Fines helping keep Dartford crossing tolls

PUBLISHED: 07:00 25 January 2019

The Dartford Crossing. Photo: Andy Barnes

The Dartford Crossing. Photo: Andy Barnes


The controversial charges to cross the Thames at Dartford are staying, even though income has fallen because fewer fines are being issued.

The government had promised that once the cost of the crossings was paid for, the tolls would stop, but that date passed in 2002.

Now it has been revealed income has dropped to £187.4 million during 2017/18 from £204.7 million the previous year.

In its newest accounts, published by the government on Tuesday, January 22, this is put down to a slump in penalty notices being issued to drivers who for whatever reason didn’t pay the standard £2.50 each way charge.

The AA said: “They are making 40 per cent of their income from fines. The truth is that people are getting fleeced.”

The report from the Secretary of State for Transport says: “The £17.3m decrease on the previous year is due to an increase in compliance which results in lower PCN issuance.”

It also points out costs have also fallen by £32.5 million to £108.1 million.

The report concludes: “The net proceeds for the year ended 30 March 2018 were £79.3m (£64.1m in 2016-17).”

The AA said it is angry £71 million of the £187 million income is from fines.

Those who signed a petition to ditch charges had a reply from the government saying tolls will be staying to help keep traffic congestion down.

Some drivers have voiced fury that since the toll booths were removed, traffic jams in the supposed free-flow system have not significantly improved.

The AA told us: “They are still heavily, heavily reliant on fines income to finance the project.

“Nearly 40 per cent of the income comes in from people not getting it right. To be honest, this is the way it works these days.

“You go into London and the boroughs are totally reliant on motorists wander into bus lanes or yellow boxes. There is so much money generated by fines.

“The simply matter is that with so much coming in front fines it begs the question is why is the Dart charge catching so many out.

“There is also a lot of money lost from cock-ups in their systems – they have lost millions because they keep making mistakes.”

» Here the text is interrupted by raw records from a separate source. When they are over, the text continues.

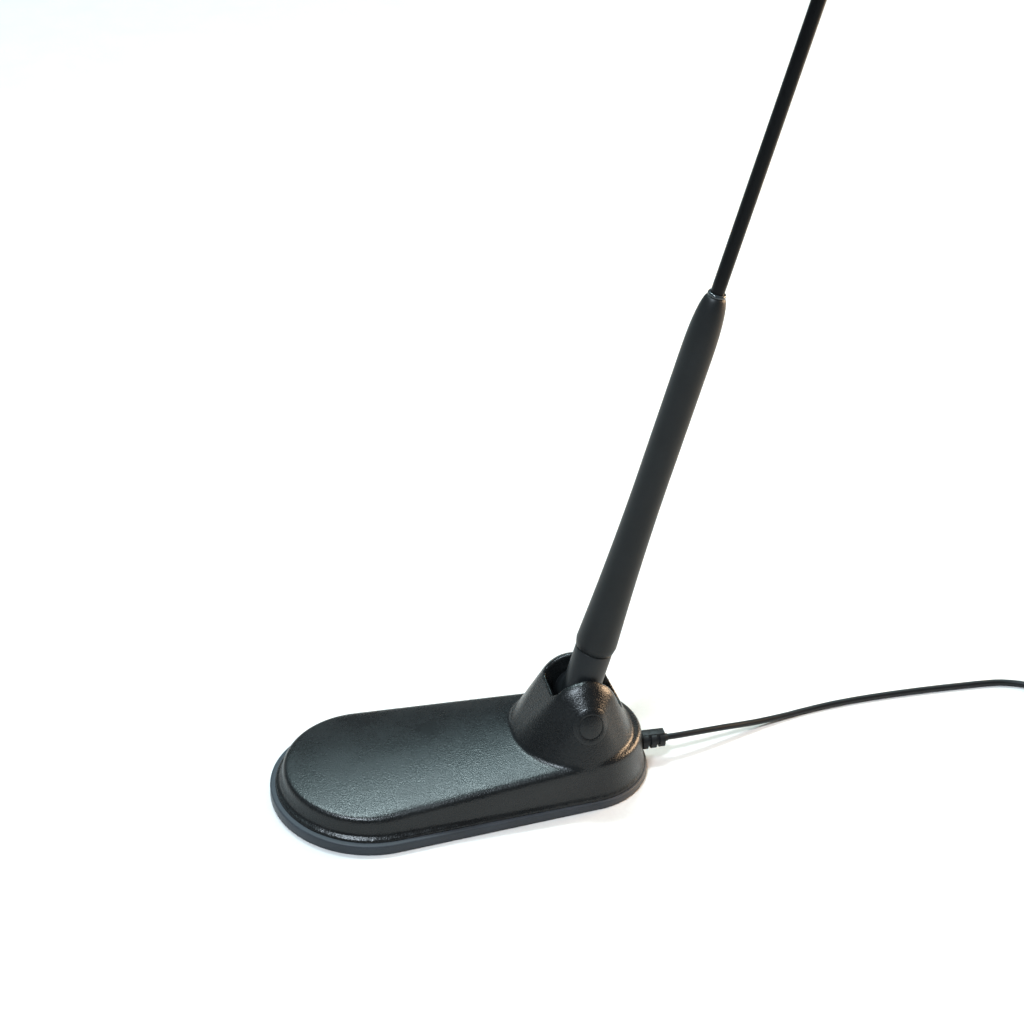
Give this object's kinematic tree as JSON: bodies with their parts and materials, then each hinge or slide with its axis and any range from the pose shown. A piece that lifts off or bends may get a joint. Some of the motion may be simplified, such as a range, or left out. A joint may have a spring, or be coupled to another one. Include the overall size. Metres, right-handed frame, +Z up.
{
  "type": "vehicle roof antenna",
  "caption": "Vehicle-roof cellular antenna: low magnetic foot, folding mast with a sleeved whip, and a thin coaxial lead with a connector.",
  "frame": {"origin": "middle of the foot's underside, on the surface it stands on, halfway between the centres of its two end arcs", "axes": "+Z up, +X from the wide nose to the tail where the mast hinge and the lead are, +Y across the foot along the hinge axis"},
  "size_m": [0.2806, 0.0803, 0.3017],
  "materials": {
    "housing_plastic": "fine-textured moulded plastic",
    "boot_rubber": "matt moulded rubber",
    "tray_plastic": "moulded plastic",
    "magnet_nickel": "nickel-plated magnet",
    "iron_zinc": "zinc-plated steel",
    "screw_steel": "plated steel",
    "board_laminate": "coated glass laminate",
    "tin_can": "tinned steel",
    "copper_wire": "enamelled copper wire",
    "contact_brass": "bare brass",
    "relief_pvc": "soft moulded PVC",
    "lead_pvc": "smooth PVC jacket",
    "wire_pvc": "insulated wire",
    "knuckle_plastic": "satin moulded plastic",
    "sleeve_rubber": "satin moulded elastomer",
    "former_laminate": "glass-fibre rod",
    "whip_steel": "drawn steel",
    "whip_pvc": "semi-gloss PVC jacket",
    "collar_plastic": "smooth plastic ring",
    "tip_rubber": "moulded rubber cap",
    "connector_gold": "gold-plated brass",
    "insulator_ptfe": "white fluoropolymer"
  },
  "bodies": {
    "foot": {"rubber_boot": "boot_rubber", "bottom_tray": "tray_plastic", "front_magnet": "magnet_nickel", "middle_magnet": "magnet_nickel", "rear_magnet": "magnet_nickel", "back_iron": "iron_zinc", "tray_screws": "screw_steel", "upper_housing": "housing_plastic", "matching_board": "board_laminate", "board_spacers": "contact_brass", "board_screws": "screw_steel", "board_shield": "tin_can", "board_inductors": "copper_wire", "lead_clamp": "tin_can", "inner_lead": "lead_pvc", "feed_wire": "wire_pvc", "strain_relief": "relief_pvc", "hinge_screw": "screw_steel", "hinge_nut": "screw_steel", "near_hinge_cap": "housing_plastic", "far_hinge_cap": "housing_plastic", "friction_washer": "screw_steel", "contact_lug": "contact_brass", "coax_lead": "lead_pvc", "coax_coil": "lead_pvc", "coil_tie": "lead_pvc", "lead_tail": "lead_pvc", "connector_boot": "relief_pvc", "connector_body": "connector_gold", "connector_insulator": "insulator_ptfe", "centre_pin": "connector_gold"},
    "mast_foot": {"knuckle": "knuckle_plastic", "hinge_bush": "contact_brass", "mast_stud": "contact_brass"},
    "mast": {"mast_sleeve": "sleeve_rubber", "mast_ferrule": "contact_brass", "coil_former": "former_laminate", "phasing_coil": "copper_wire", "whip_core": "whip_steel", "whip_jacket": "whip_pvc", "whip_collar": "collar_plastic", "tip_cap": "tip_rubber"},
    "nut": {"coupling_nut": "connector_gold"}
  },
  "joints": [
    {"name": "mast_tilt", "type": "hinge", "parent": "foot", "child": "mast_foot", "pos_m": [0.0287, 0, 0.0246], "axis": [0, 1, 0], "range_deg": [-38, 70]},
    {"name": "mast_turn", "type": "hinge", "parent": "mast_foot", "child": "mast", "pos_m": [0.0287, 0, 0.0246], "axis": [0.2351, 0, 0.972], "continuous": true},
    {"name": "nut_spin", "type": "hinge", "parent": "foot", "child": "nut", "pos_m": [0.22, 0.0457, 0.004], "axis": [0, 1, 0], "continuous": true}
  ]
}
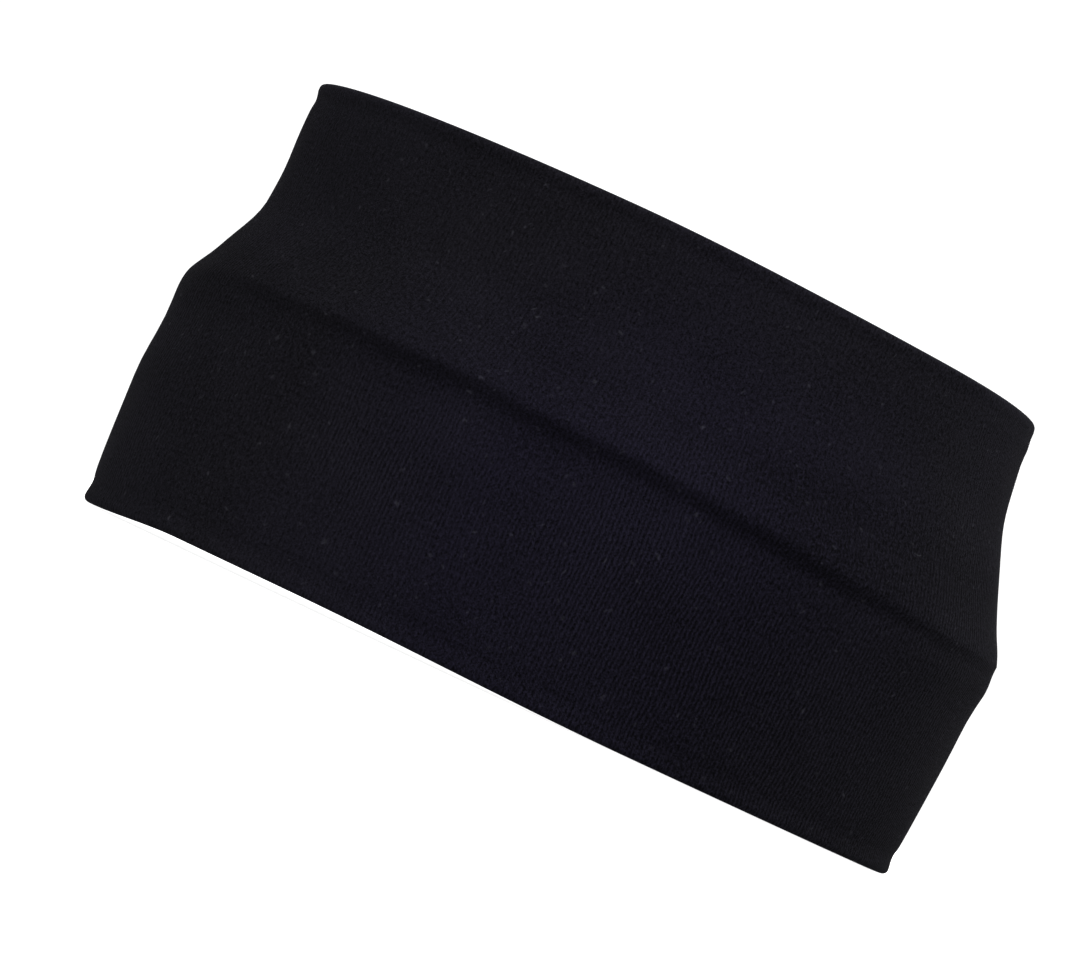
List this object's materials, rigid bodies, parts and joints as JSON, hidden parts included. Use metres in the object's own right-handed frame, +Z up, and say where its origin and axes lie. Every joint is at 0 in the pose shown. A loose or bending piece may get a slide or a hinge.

He said the bottom line is the charge is supposed to keep traffic levels down, but the AA said: “It has become such a money spinner that the tolls will stay.”

Losses because penalty notices could not be issued have not changed much in the last two years.

The report says it is estimated these run at between £0.4 million and £3 million a year because “road user vehicles keeper details (UK and Non-UK) not being available, illegal activity/evasion (e.g. cloned vehicles), poor vehicle images, misread number plates, issues with the system, errors made by the service provider, and discretionary action undertaken by Highways England.

System issues and errors are being addressed by Highways England on an ongoing basis.”

The Kent based Freight Transport Association said: “The crossing is still a very congested part of the strategic road network; while the removal of the toll plazas a few years ago has undoubtedly improved traffic flows southbound over the bridge, congestion still remains on a daily basis heading northbound through the tunnels.”

It added: “There is limited scope for improvement within the existing crossing, which regularly carries volumes of traffic far exceeding its original design capacity.

“What we need to see is the construction of the new Lower Thames Crossing as soon as possible.

“Not only will it add new capacity to help alleviate the congestion problems we experience at the Dartford Crossing, it will also add much needed resilience into the road network, by providing an alternative route when long traffic jams inevitability form at Dartford.

“But in any likelihood, it is going to be at least eight years until it will be open, so in the meantime, the congestion and frustration will remain.”